The paintings of the
terrors of Hell on the walls of medieval churches are much more interesting
than the paintings of rather static groups of singing angels in heaven. But the
doctrine of eternal hell is a non-biblical later church invention that can only
exist when metaphors of great spiritual depth are turned into literal
descriptions of unbearable sadism. This is a piece of Christian re-thinking
that we can do without, and that flatly contradicts the gospel of the limitless
love of God (Keith Ward, THE TRIUMPH OF CHRISTENDOM, 15 December 2005)
So hearing the Gospel
passage today, we mustn’t go away thinking that we Christians here in church on
Sunday are the pure wheat. We are the special chosen ones who are on God’s
side, we are the ones who will inherit the kingdom, who will shine like the sun
in the kingdom of God. And others (be they non-believers, Buddhists, Muslims
and so on) are the weeds who will be, as the Gospel puts it, ‘pulled up and
burned in the fire’ at harvest time. That’s a crass interpretation of this
passage. It’s a rather repulsive view but it’s a particular interpretation
which I spent much of my life believing.
What we learn from
Scripture is that God’s love is generous, it’s expansive. It reaches to the
very darkest and lowest places of existence and into the very darkest parts – the
weeds, if you like – of our lives. That’s the message we need to draw from this
passage. It’s not us and them. The binary perspective likes to make such
distinctions. But the tares, the darkness, is not ‘out there’ in other people,
other religions, other groups. This parable is a challenge for ourselves, to
look with clarity on those tares within our own lives.
But what about
judgment. The Bible clearly speaks about judgement and I don’t think that we
should ignore or redact those uncomfortable passages in scripture. But the sort
of ‘judgement’ is not one where we are in the hands of an angry God. Along with
atheists, I don’t believe in that sort of God, who seems to take great delight
in punishing viciously those who mess up.
I think the sort of
judgement the Bible describes is one that is profoundly relational. It is the
sort of judgement that is restorative, the sort of judgement that heals. It’s
the sort of judgement where we are in the hands of a loving and compassionate
heavenly father and where we are restored completely to relationship with him,
and where we become the people God originally intended us to be. It's
beautifully depicted in the prodical son story. The judgement of the faith is
one of embrace, and of having a party to celebrate a restoration of
relationship.
The scope of God’s embrace widens even beyond humanity by
including all creation. The eastern Orthodox tradition reminds us that Jesus is
the pantocrator — the lord not just of people but of all things
seen and unseen. The scale and scope of this future hope includes not only each
person and every nation but, as our epistle reading puts it, ‘the whole
creation’ (Romans 8:12–25).
There's an expansive logic to the Christian good news.
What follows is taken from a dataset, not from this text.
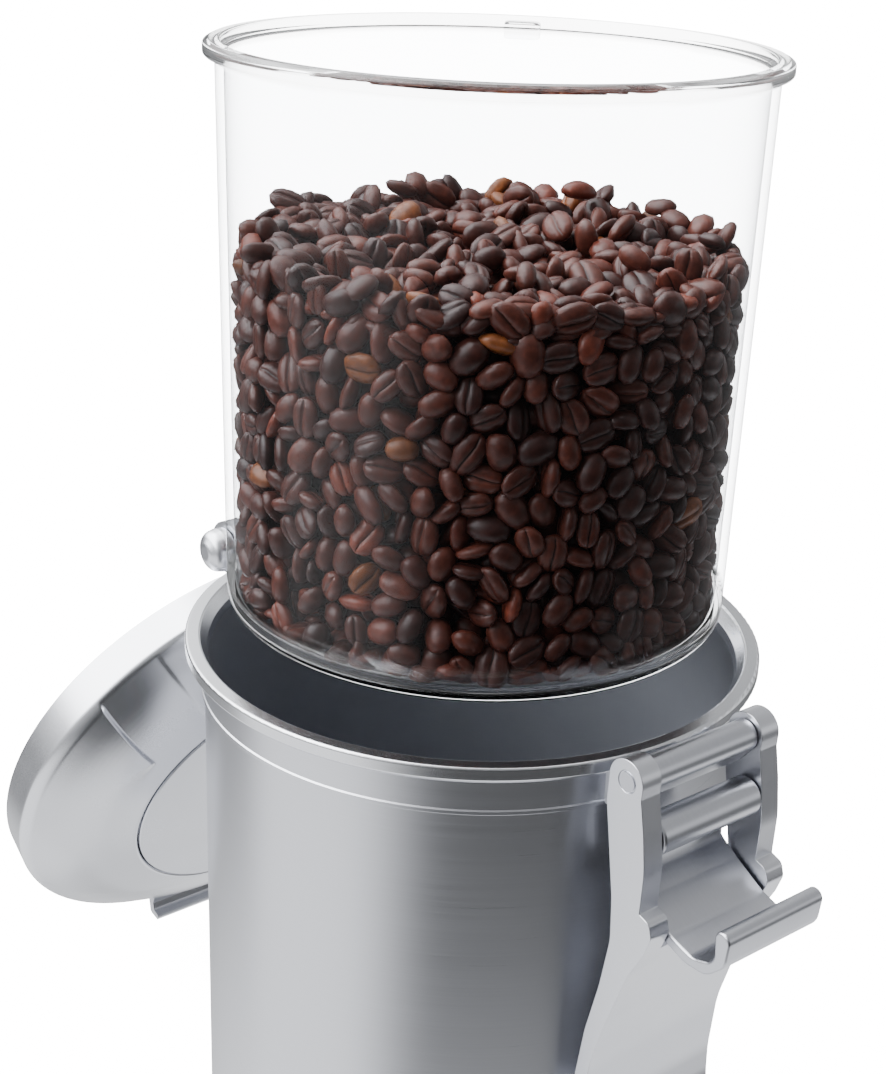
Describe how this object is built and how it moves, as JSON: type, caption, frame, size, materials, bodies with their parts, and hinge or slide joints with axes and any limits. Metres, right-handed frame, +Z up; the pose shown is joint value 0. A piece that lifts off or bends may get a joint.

God ‘created all things in heaven and on earth, visible and invisible,
whether thrones or powers or rulers or authorities’ (Colossians 1:16). He will
‘reconcile to himself all things, whether things on earth or things in
heaven’ (Colossians 1:20). He will sum up or bring together ‘all
things in heaven and on earth’ (Ephesians 1:10).
In sum, what we may
know from the symphony of Scripture is that nothing and nobody exists outside
the presence of God’s infinite grace and perfect love.
What I think today’s
passages are saying is that ultimately, one day, God will destroy all of the
works of darkness. And we rightly long for the day when death and injustice and
corruption and violence will be destroyed and God will be all in all
(1 Cor 15:28).
In the meantime we see suffering on a cosmic scale – we
often feel overwhelmed when turning on the news to hear about the Grenfell
Tower tragedy, of the abuse of children and elderly, or when we hear about or
corruption, or discrimination. We long for the day when God’s kingdom will be
on earth as it is in heaven. We
are encouraged to believe that a time will come when God will not be distant,
but fully present.
And in the meantime, we are invited to be a part of God’s
kingdom, and to start by doing some weeding, digging up the weeds from our
lives that threatening to entangle us. We are invited to live a life that can stride confidently into
the gap – angered at injustice, grieving at suffering, striving and straining
and groaning. Where we can clearly see the distance between what should be and
what is we work to lift to close that gap. To be individually and as a
community signs of God’s reign.
And we
pray for the day when death and injustice and corruption and violence will be
destroyed and God will be all in all (1 Cor 15:28).